Marx himself made it very clear that he believed that capitalism was a necessary step on the way to communism. One of the first major wrinkles in Marxism that caused a lot of consternation and soul-searching in the movement is the fact that the only country where communism had securely taken hold before WWII was Russia - at the time a non-industrialized semi-feudal state that had not yet undergone most of the preliminary steps that would have allowed capitalism to first take root and then expose its own contradictions. Marx himself expected communism to flourish first in countries like the UK and Germany, where the Industrial Revolution was the most pervasive and capitalism strongest.

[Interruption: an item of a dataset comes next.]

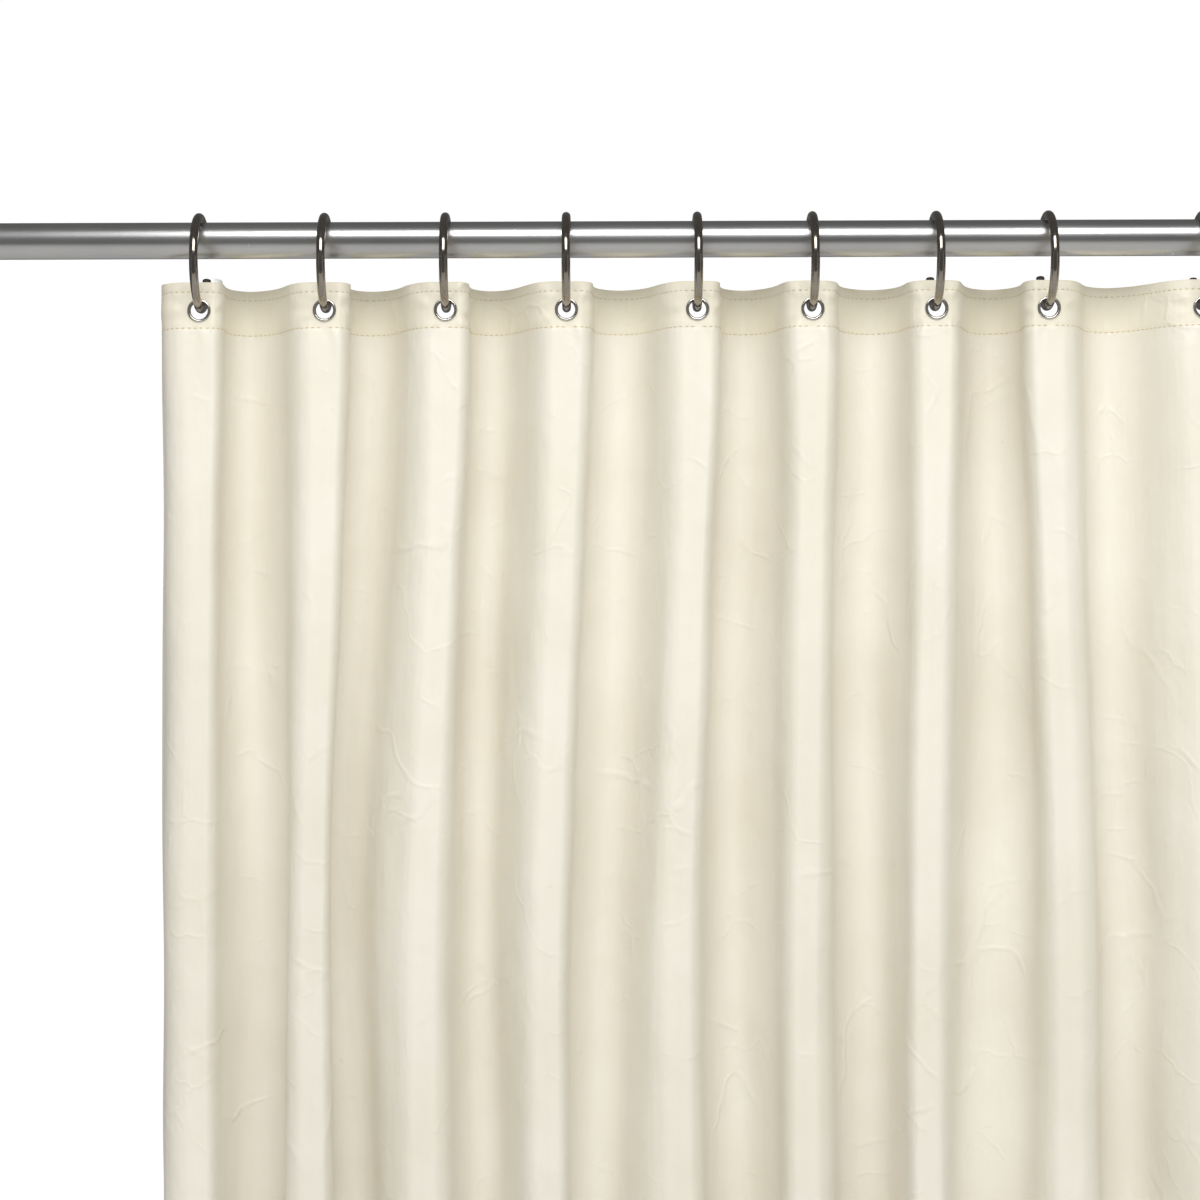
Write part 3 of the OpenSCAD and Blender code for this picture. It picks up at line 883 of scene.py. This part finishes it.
def studio():
    """A pale floor, one large soft light above the front, two weak ones at the sides."""
    bpy.ops.mesh.primitive_plane_add(size=FLOOR_SIZE, location=(0.7, 0.3, SHEET_BOTTOM - FLOOR_DROP))
    floor = bpy.context.object
    floor.name = "studio_floor"
    paint = Finish("pale_floor", Roughness=0.7)
    cloud = paint.noise(object_place(paint), 3.0, 3.0)
    floor.data.materials.append(paint.set(
        Base_Color=paint.mix(cloud, (0.62, 0.62, 0.61, 1), (0.66, 0.66, 0.65, 1))))
    for name, place, size, watts in LAMPS:
        lamp = bpy.data.lights.new(name, "AREA")
        lamp.shape, lamp.size, lamp.size_y, lamp.energy = "RECTANGLE", *size, watts
        holder = bpy.data.objects.new(name, lamp)
        bpy.context.scene.collection.objects.link(holder)
        holder.location = place
        aim = Vector(LAMPS_AIM) - Vector(place)
        holder.rotation_euler = aim.to_track_quat("-Z", "Y").to_euler()
    world = bpy.data.worlds.new("studio")
    bpy.context.scene.world = world
    world.use_nodes = True
    nodes, links = world.node_tree.nodes, world.node_tree.links
    surround = nodes["Background"]
    white = nodes.new("ShaderNodeBackground")
    rays = nodes.new("ShaderNodeLightPath")
    mixed = nodes.new("ShaderNodeMixShader")
    way = nodes.new("ShaderNodeTexCoord")
    parts = nodes.new("ShaderNodeSeparateXYZ")
    sideways = nodes.new("ShaderNodeMath")
    falling = nodes.new("ShaderNodeMapRange")
    strength = nodes.new("ShaderNodeMix")
    links.new(way.outputs["Generated"], parts.inputs[0])
    sideways.operation = "ABSOLUTE"
    links.new(parts.outputs["X"], sideways.inputs[0])
    falling.interpolation_type = "SMOOTHSTEP"
    for socket, value in SURROUND_FADE:
        falling.inputs[socket].default_value = value
    links.new(sideways.outputs[0], falling.inputs["Value"])
    links.new(rays.outputs["Is Glossy Ray"], strength.inputs[0])
    links.new(falling.outputs[0], strength.inputs[2])
    strength.inputs[3].default_value = GLOSSY_STRENGTH
    links.new(strength.outputs[0], surround.inputs["Strength"])
    surround.inputs["Color"].default_value = (1.0, 0.99, 0.97, 1)
    white.inputs["Color"].default_value = (1.0, 1.0, 1.0, 1)
    white.inputs["Strength"].default_value = BACKDROP_STRENGTH
    links.new(rays.outputs["Is Camera Ray"], mixed.inputs[0])
    links.new(surround.outputs[0], mixed.inputs[1])
    links.new(white.outputs[0], mixed.inputs[2])
    links.new(mixed.outputs[0], nodes["World Output"].inputs[0])


def camera():
    """Level, just below the rod, square to it, with a slight roll."""
    data = bpy.data.cameras.new("camera")
    data.lens = CAMERA_LENS
    view = bpy.data.objects.new("camera", data)
    bpy.context.scene.collection.objects.link(view)
    view.location = (RING_X[0] + CAMERA_ASIDE, -CAMERA_BACK, -CAMERA_BELOW)
    view.rotation_euler = (math.radians(90), math.radians(CAMERA_ROLL), 0)
    bpy.context.scene.camera = view


bpy.context.scene.view_settings.view_transform = "Standard"
rod()
for side in ("left", "right"):
    smooth_copy(f"flange_{side}", f"wall_flange_{side}", FLANGE_METAL)
    smooth_copy(f"grub_screw_{side}", f"socket_screw_{side}", DARK_STEEL)
for k in range(1, RING_COUNT + 1):
    ring(k)
    eyelet(k)
    washer(k)
for k in range(RING_COUNT - 1):
    span(k)
care_label()
for side, k in (("left", 1), ("middle", 6), ("right", 12)):
    hem_magnet(side, k)
studio()
camera()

Modern Marxists have developed corporatist theories of how 21st-century Marxism will necessarily be achieved. They’ve given up on the short-term goal of expropriating industrialists and shifted their focus to working within the existing framework of monopoly capitalism; many of them welcome a paradigm in which megacorps crush smaller companies and centralize the means of production among an ever-smaller group of nearly state-adjacent entities, because it makes it that much easier to infiltrate those organizations and direct them toward ideological ends. Public-private partnerships are the new Marxist paradigm.
Again, have you actually read any of the works of the figures I and others are identifying as Cultural Marxists? If you were to read their works and see that they do actually identify as Marxists, and offer sophisticated explanations of how their work furthers Marxist ends, would that change your mind?